For DeeperGATGNN, we implement the traning pipeline following the the publicly available code from Omee et al.45. We select the best combination of settings for the number of graph convolutional layers which were set to {15, 20, 25} and the number of epochs which were set to {500, 1000} and we found the combination of 20 layers and 500 epochs to perform the best. On all tasks, we train DeeperGATGNN with the maximum learning rate of 5e−3 that reduce on plateau with the learning rate scheduler of patience set to 10 and the minimun learning rate of 1e−5. The batch size was set to 100.

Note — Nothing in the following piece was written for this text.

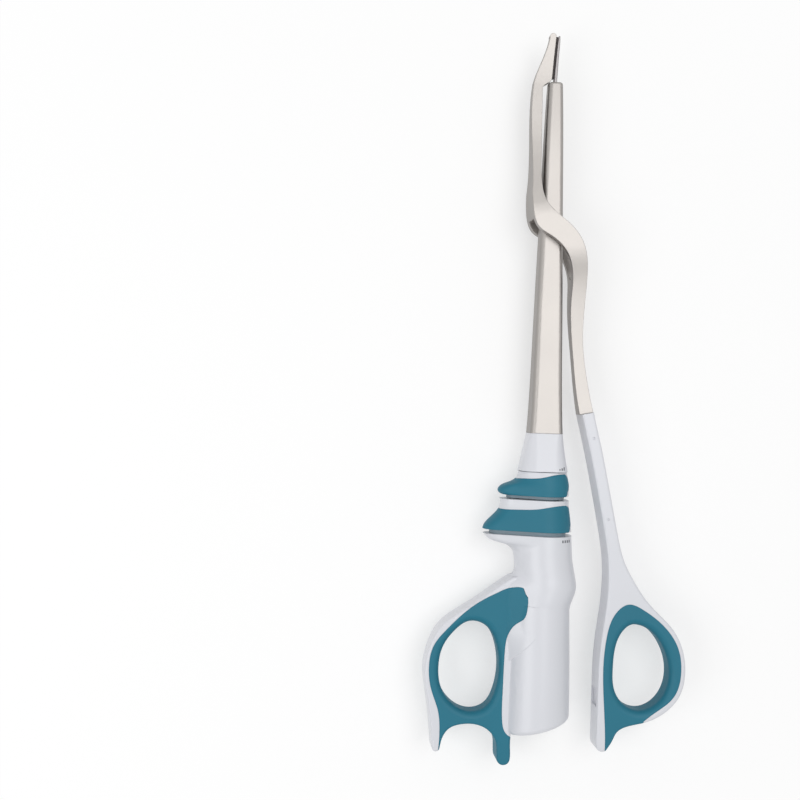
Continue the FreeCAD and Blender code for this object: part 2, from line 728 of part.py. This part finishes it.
def lever():
    """The two lever shells, the soft grip round the thumb ring and the dowels."""
    body = ring_plate(lever_outline, lever_ring_hole)
    body = body.cut(lever_end())
    body = body.cut(slab(tang_outline(seat_clearance), tang_half))
    body = body.cut(slab(outline(lever_pocket_outline), lever_pocket_half))
    seam = slab(outline(lever_grip_outline), 40)
    grip = body.common(seam)
    shells = body.cut(seam)
    reach = ring_half - 1.4
    dowels = []
    for x, y in lever_pin_places():
        dowel = Part.makeCylinder(lever_pin_radius, 2 * reach, V(x, y, -reach), V(0, 0, 1))
        shells = shells.cut(dowel)
        dowels.append(dowel)
        dot = Part.makeCylinder(0.5, 2 * ring_half, V(x, y, ring_half - 0.4), V(0, 0, 1))
        shells = shells.cut(dot)
    return {
        "lever_shell_front": shells.common(half_space(True)),
        "lever_shell_rear": shells.common(half_space(False)),
        "lever_grip": grip,
        "lever_pins": Part.makeCompound(dowels),
    }


def tissue_pad():
    """The dark pad that the jaw presses on the blade, curved as the blade is."""
    y0, y1 = 223.6, 240.7
    face_low = blade_x(y0) - blade_half(y0) - jaw_gap
    face_high = blade_x(y1) - blade_half(y1) - jaw_gap
    strip = slab(outline((
        (face_low, y0),
        ((face_high, y1),),
        ((face_high - pad_thickness, y1),),
        ((face_low - pad_thickness, y0),),
        ((face_low, y0),),
    )), 12)
    places = [y0 + (y1 - y0) * share for share in (0, 0.33, 0.67, 1.0)]
    top = [(y, bow(y) + 1.3 - 0.02 * (y - y0)) for y in places]
    bottom = [(y, bow(y) - 1.3 + 0.02 * (y - y0)) for y in places]
    side = outline((bottom[0], (top[0],), tuple(top[1:]), (bottom[-1],), tuple(reversed(bottom[:-1]))), upright)
    body = Part.Face(side).extrude(V(20, 0, 0))
    body.translate(V(-10, 0, 0))
    return strip.common(body)


def build():
    """Every piece of the instrument by its name."""
    pin, bushing = torque_pin()
    pieces = {
        "nose_cone": nose_cone(),
        "shaft_shroud": shaft_shroud(),
        "chassis": chassis(),
        "switch_flex": switch_flex(),
        "max_button_domes": domes(0),
        "min_button_domes": domes(1),
        "waveguide": waveguide(),
        "isolation_rings": isolation_rings(),
        "distal_seal": distal_seal(),
        "torque_pin": pin,
        "torque_pin_bushing": bushing,
        "pivot_studs": pivot_studs(),
        "clamp_arm": clamp_arm(),
        "tissue_pad": tissue_pad(),
    }
    pieces.update(handle())
    pieces.update(contacts())
    pieces.update(buttons())
    pieces.update(lever())
    return pieces


os.makedirs("parts", exist_ok=True)
for name, shape in sorted(build().items()):
    print(name, len(shape.Solids), "solids", round(shape.Volume, 1), "mm3", "valid" if shape.isValid() else "INVALID")
    shape.exportStep("parts/" + name + ".step")
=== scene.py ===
"""The ultrasonic scalpel's finish: white moulded shells, soft teal grips, satin steel fork and shroud."""
import json
import math

import bmesh
import bpy
from mathutils import Matrix, Vector
from mathutils.bvhtree import BVHTree


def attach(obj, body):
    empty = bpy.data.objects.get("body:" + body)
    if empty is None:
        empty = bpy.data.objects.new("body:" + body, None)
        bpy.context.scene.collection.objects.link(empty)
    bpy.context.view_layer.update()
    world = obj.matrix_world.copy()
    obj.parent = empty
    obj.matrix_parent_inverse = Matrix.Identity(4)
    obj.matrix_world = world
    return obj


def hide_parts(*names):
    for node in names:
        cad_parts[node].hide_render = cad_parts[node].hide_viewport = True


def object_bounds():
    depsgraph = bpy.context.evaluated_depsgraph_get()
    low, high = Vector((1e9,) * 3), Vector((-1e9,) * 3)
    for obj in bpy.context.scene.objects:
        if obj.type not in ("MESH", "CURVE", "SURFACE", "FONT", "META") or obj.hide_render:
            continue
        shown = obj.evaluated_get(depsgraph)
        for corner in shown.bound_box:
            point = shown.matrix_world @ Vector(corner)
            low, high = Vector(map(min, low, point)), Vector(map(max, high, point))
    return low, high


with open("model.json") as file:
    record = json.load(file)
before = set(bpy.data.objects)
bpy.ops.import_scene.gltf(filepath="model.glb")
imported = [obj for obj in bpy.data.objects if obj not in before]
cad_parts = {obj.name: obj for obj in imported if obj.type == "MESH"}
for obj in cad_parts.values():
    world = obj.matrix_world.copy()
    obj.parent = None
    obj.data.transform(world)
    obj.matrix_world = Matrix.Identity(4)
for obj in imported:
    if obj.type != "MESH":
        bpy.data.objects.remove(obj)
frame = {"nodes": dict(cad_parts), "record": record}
cad_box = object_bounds()

MM = 0.001

# The photograph's view: the camera's place over the parting plane, the middle and width of what it frames
# there, and its lean
CAMERA_PLACE = Vector((-100.0, 83.9, 450.0)) * MM
FRAME_CENTRE = Vector((-62.3, 83.9, 0.0)) * MM
FRAME_WIDTH = 343.35 * MM
LEAN = math.radians(1.784)
SENSOR = 36.0
# The nearest and farthest depth that is drawn, in metres
NEAREST = 0.01
FARTHEST = 10.0


def add_object(name, data):
    """A new object at the scene's origin."""
    made = bpy.data.objects.new(name, data)
    bpy.context.scene.collection.objects.link(made)
    return made


def make_camera():
    """A camera that looks straight down, with the small shift that the photograph's framing needs."""
    data = bpy.data.cameras.new("camera")
    camera = add_object("camera", data)
    camera.location = CAMERA_PLACE
    camera.rotation_euler = (0.0, 0.0, LEAN)
    data.sensor_width = SENSOR
    data.lens = SENSOR * CAMERA_PLACE.z / FRAME_WIDTH
    offset = Matrix.Rotation(-LEAN, 3, "Z") @ (FRAME_CENTRE - CAMERA_PLACE)
    data.shift_x = offset.x / FRAME_WIDTH
    data.shift_y = offset.y / FRAME_WIDTH
    data.clip_start = NEAREST
    data.clip_end = FARTHEST
    bpy.context.scene.camera = camera


make_camera()


def linear(hex_colour):
    """An sRGB hex colour as the linear values that a shader takes."""
    channels = [int(hex_colour[i:i + 2], 16) / 255 for i in (1, 3, 5)]
    values = [c / 12.92 if c <= 0.04045 else ((c + 0.055) / 1.055) ** 2.4 for c in channels]
    return (*values, 1.0)


def node(tree, kind, settings=None, **inputs):
    """Adds one shader node with its settings, values and links.

    An input is a value, or a socket to link from. In an input's name an underscore stands for a space, and a
    name such as _6 is the socket with that number.
    """
    made = tree.nodes.new(kind)
    for key, value in (settings or {}).items():
        setattr(made, key, value)
    for key, value in inputs.items():
        socket = made.inputs[int(key[1:]) if key[1:].isdigit() else key.replace("_", " ")]
        if isinstance(value, bpy.types.NodeSocket):
            tree.links.new(value, socket)
        else:
            socket.default_value = value
    return made


# Moulded and ground edges are never knife sharp: their light turns over this radius, felt by a few probes
SOFT_EDGE = 0.35 * MM
EDGE_PROBES = 4
# How finely the colour's drift and the grain are broken up, and the grain's depth as a share of its width
DRIFT_DETAIL = 2.0
GRAIN_DETAIL = 4.0
GRAIN_ROUGHNESS = 0.6
GRAIN_DEPTH = 0.25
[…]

For MatBERT, we fine-tune it on our benchmark dataset using its original tokenizer. We initially preprocessed the input text descriptions of MatBERT as described in 2.1. However, these preprocessing steps led to worse performance for MatBERT. The possible reason might be that since MatBERT can process only 512 tokens as input, the compressed information in 512 tokens that the preprocessing step gives, does not provide enough context for MatBERT. We therefore fine-tuned MatBERT with a batch size of 64 crystal descriptions, a learning rate of 5e5, and a dropout rate of 0.5 for 200 epochs using the Adam optimizer with a onecycle learning rate scheduler46 for all the experiments.

LLM-Prop

For LLM-Prop, we directly fine-tune the encoder only part of the original T5-small encoder-decoder model (with about 60 millions parameters) on our benchmark dataset without further pre-training it on domain-specific data. Fine-tuning the encoder part only reduces the T5-small size about half which makes the LLM-Prop to have 37 millions of parameters after adding the prediction layer. We first train the original T5 tokenizer on the benchmark data with a vocabulary size of 32k, then preprocess the data as described in 2.1. For regression tasks, we fine-tune LLM-Prop on normalized property values and denormalize the predicted values to calculate the error on the original values. Unless otherwise mentioned, we use z-score normalization when fine-tuning both LLM-Prop and MatBERT. Unless otherwise mentioned, we fine-tune LLM-Prop on either 2,000 input tokens using a batch size of 16, or 888 input tokens using a batch size of 64. Surprisingly, we found that setting input tokens to 2,000 results in better performance for regression tasks while for classification tasks 888 input tokens perform the best. We train with the learning rate of 1e−3, and a dropout rate of 0.2 using the Adam optimizer with a one-cycle learning rate scheduler. For predicting the Ehull, FEPA, EPA, and when the input is a structure, we found that setting the number of epochs to 300 result in a better performance while for other properties reducing the number of epochs to 200 does not hurt the performance. Therefore we use 200 epochs for other properties to speed up the training. For all models, we save the checkpoint of each epoch and evaluate on the test set with the checkpoint that gives the best performance on the validation set. Training LLM-Prop takes about 40 min per epoch and the inference takes about one minute to predict the properties of 10,000 materials on one NVIDIA RTX A6000 GPU.

For regression tasks, we train both MatBERT and LLM-Prop with the mean absolute error (MAE) loss and evaluate them in terms of MAE error while the GNN-based models are trained with root mean square error (RMSE) loss and evaluated with the MAE error. For classification, we train them with binary cross entropy (BCE) loss and evaluate with the area under the ROC curve (AUC).